Susan B. Anthony was an activist and one of the most prominent champions of women’s rights. Her work is even considered to have influenced the 19th Amendment, which gave women the right to vote. Susan was born on Feb. 15, 1820 in Adams, Massachusetts. As a child, Susan showed incredible intelligence and learned to read and write at just three years old. In 1846, she accepted a position as a teacher at a female academy in upstate New York. She was a strong advocate for African American rights and worked with many famous abolitionists, including Fredrick Douglass and William Lloyd Garrison. Through her research, she came to realize just how many challenges women faced in society. She began to stand up for women’s rights and in 1868, co-founded a newspaper entitled “The Revolution” with her long-time friend, Elizabeth Stanton. She spread ideas of equality for women and used the newspaper to support the women’s suffrage movement. She became known across the United States. Many were inspired by her courage, but others looked down upon her for being too bold. In 1869, she formed the National Woman Suffrage Association to push for voting rights for women. In 1872, as a protest, Anthony attempted to cast a vote in an election. She was arrested and fined $100. This angered many people and brought national attention to her movement. She spent the rest of her life working for women’s rights, traveling across the country giving speeches and petitioning. Unfortunately, she died in 1906, 14 years before women were given the right to vote. However, her efforts paved the way for the women’s rights movement and inspired many women to stand up for what they believe in.
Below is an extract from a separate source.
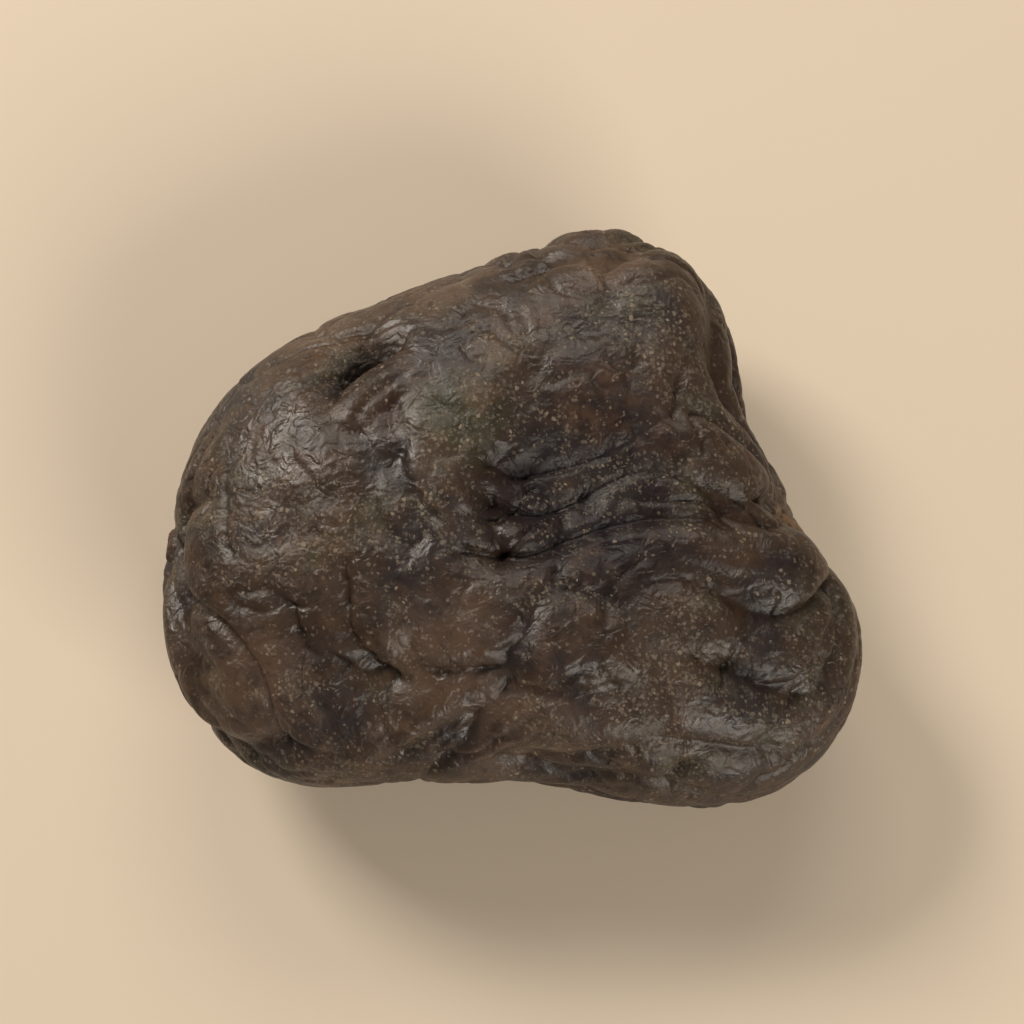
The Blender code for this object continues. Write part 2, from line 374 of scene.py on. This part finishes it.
def patches(points, seed, wavelength, stretch):
    """1 where creases are at their full depth, falling to 0 where they fade out."""
    return smooth_step(smooth_noise(points, wavelength * 1.3, seed, stretch), -1.2, 0.9)


def fold_creases(drum, body):
    field = NOISE_SHARE * smooth_noise(drum, FOLDS["wavelength"], SEED, FOLDS["stretch"])
    field += PLEAT_SHARE * pleats(body)
    fading = patches(drum, SEED + 1, FOLDS["wavelength"], FOLDS["stretch"])
    return creases(field, FOLDS["depth"], FOLDS["tightness"]) * fading


def crease_net(points, seed, wavelength, depth, tightness, stretch):
    field = smooth_noise(points, wavelength, seed, stretch)
    return creases(field, depth, tightness) * patches(points, seed + 1, wavelength, stretch)


def taut_share(d):
    """Share of their depth that folds and wrinkles keep where the skin is taut."""
    kept = np.ones(len(d))
    for azimuth, elevation, spread, loss in TAUT_PLACES:
        kept *= 1 - loss * bump(d, azimuth, elevation, spread)
    return kept


def face_creases(body):
    """Depth of the creases that have places of their own on the upper face."""
    depth = np.zeros(len(body))
    x, y, z = (body / MM).T
    above = smooth_step(z, 0, 3)
    for crease in FACE_CREASES:
        heading = math.radians(crease["heading"])
        dx, dy = x - crease["at"][0], y - crease["at"][1]
        along = dx * math.cos(heading) + dy * math.sin(heading)
        aside = dy * math.cos(heading) - dx * math.sin(heading) - crease["bend"] * along**2
        taper = np.clip(1 - (along / crease["reach"]) ** 2, 0, 1)
        slope = np.exp(-np.hypot(aside, FACE_CREASE_FLOOR) / crease["width"])
        depth += crease["depth"] * MM * above * taper * slope
    return depth


def drift_field(points, wavelength, seed):
    """A smooth random push for each point."""
    return np.stack([smooth_noise(points, wavelength, seed + i) for i in range(3)], 1)


def fold_depths(d, body):
    """Depth of the part's own folds and wrinkles, and of the small ones that only the skin has."""
    drift = drift_field(body, DRIFT_WAVELENGTH, SEED + 10)
    other_drift = drift[:, ::-1]
    drum = on_drum(body) + drift * FOLD_DRIFT
    face = smooth_step(body[:, 2], *FACE_HEIGHTS)
    rim = 1 - smooth_step(np.abs(body[:, 2]), *RIM_HEIGHTS)
    folds = fold_creases(drum, body)
    folds *= (1 - FACE_FOLD_LOSS * face) * (1 - RIM_FOLD_LOSS * rim)
    wrinkles = crease_net(drum + other_drift * WRINKLE_DRIFT, SEED + 20, **WRINKLES)
    wrinkles *= (1 - FACE_WRINKLE_LOSS * face) * (1 - RIM_WRINKLE_LOSS * rim)
    placed = face_creases(body + other_drift * CREASE_DRIFT)
    depth = (folds + wrinkles) * taut_share(d) + placed
    pressed = 1 - BELLY_LOSS * bump(d, *BELLY)
    depth = MOST_DEPTH * np.tanh(depth / MOST_DEPTH) * pressed

    quick_drift = QUICK_DRIFT * drift_field(body, QUICK_DRIFT_WAVELENGTH, SEED + 40)
    small = crease_net(drum + quick_drift, SEED + 50, **SMALL_WRINKLES)
    finest = crease_net(body + quick_drift, SEED + 60, **FINEST_WRINKLES)
    slack = LEAST_SLACK + (1 - LEAST_SLACK) * smooth_step(depth, *SLACK_DEPTHS)
    return depth, (small + finest) * slack * pressed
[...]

Image Credit: Jim Dunn-Board member, BCHS
  1. Ida Lewis

Ida Lewis was a lighthouse keeper for the U.S. Coast Guard, and was once regarded as “the bravest woman in America.” She was born on Feb. 25, 1842 in Newport Harbor in California. Her father, Hosea Lewis, was a Coast Guard captain appointed to guard the Lime Rock Station. The lighthouse oversaw the passage of commercial ships as well as military vessels from Fort Adams. In 1857, Hosea suffered a stroke and turned his lighthouse duties over to his wife, Zoradia. However, Zoradia had other responsibilities, such as tending to her sick husband and children. So, teenage Ida helped her mother with the lighthouse. Growing up, Ida was very adventurous and was known for her daring personality. During her first rescue in 1858, she rowed out to sea to save four young men after their boat turned over. Most notably, in 1869, she saved two soldiers from drowning after their boat capsized near Fort Adams. After spotting them in the water, Ida ran down to shore and rowed her own small boat through the frigid waters and pulled the men into her boat. This gained her as recognition as a national hero. She received several military medals, presented by President Ulysses S. Grant. Her image challenged the traditional ideas of gender roles. She was the hero of the story, risking her life to save others. In 1879, Ida was officially appointed as the keeper of the Lime Rock Light Station. She received multiple other awards for other brave rescues, such as the Gold Lifesaving Medal in 1881. In 1924, 13 years after her death, the Lighthouse Service renamed the lighthouse to the Ida Lewis Rock Light Station. Ida is an inspiring example of bravery, courage, and sacrifice.

Image Credit: Library of Congress
  1. Amelia Earhart

Amelia Earhart was an American aviation pioneer and was the first female pilot to fly solo across the Atlantic Ocean. She was born on July 24, 1867 in Atchison, Kansas. Even when she was very young, Amelia showed an interest in adventure. In 1918, during World War I, she left college to become a nurse’s aide for wounded soldiers. After the war in 1920, Amelia returned home to live with her parents in California. There she went on her first plane ride and instantly became interested. She started taking flying lessons and bought her first plane in 1921. Throughout her life, she set multiple flying records, but the most notable was when she flew solo across the Atlantic in 1932. She became the first woman to complete this journey, and the second person after Charles Lindbergh. According to History.comhen she returned, Congress awarded her the Distinguished Flying Cross, a military honor for “heroism or extraordinary achievement while participating in an aerial flight.” She was the first woman to receive this award. Throughout her life, she encouraged women to break societal norms and set new standards. She was and still is a role model of what it means to be brave, bold, and heroic.

Image Credit: National Geographic Historia
  1. Oprah Winfrey

A more recent figure, Oprah Winfrey is a television host, actress, and philanthropist, and is now one of the richest and most influential women in the United States. She was born on Jan. 24, 1954 in Kosciusko, Mississippi. In her early teenage years, she moved to Nashville and later received a full scholarship to Tennessee State University, but she left to pursue a career in television. At 19, Oprah became a news anchor at the local CBS television station. In 1976, she was offered a position as a reporter for ABC in Baltimore, Maryland. She accepted, eventually becoming the co-host of Baltimore morning show “People Are Talking” in 1977. She shined as a talk show personality. In 1984, she moved to Chicago to host the talk show “AM Chicago.” It was a huge success, and it was renamed “The Oprah Winfrey Show” in 1985. It quickly became the highest rated show in the U.S. and won multiple Emmy awards. Oprah went on to star in movies, write books, pilot companies, and build an empire of modern entertainment. She is now noted as one of the richest women in America, with a net worth of $3 billion. Oprah is an inspiration and example of hard work and determination.

Image Credit: Harpo, Inc. / George Burns

These and countless other inspiring women have shaped the world. They have paved the way for the newest generation of leaders, learners, thinkers, and creators, and will continue to be examples of greatness for years to come.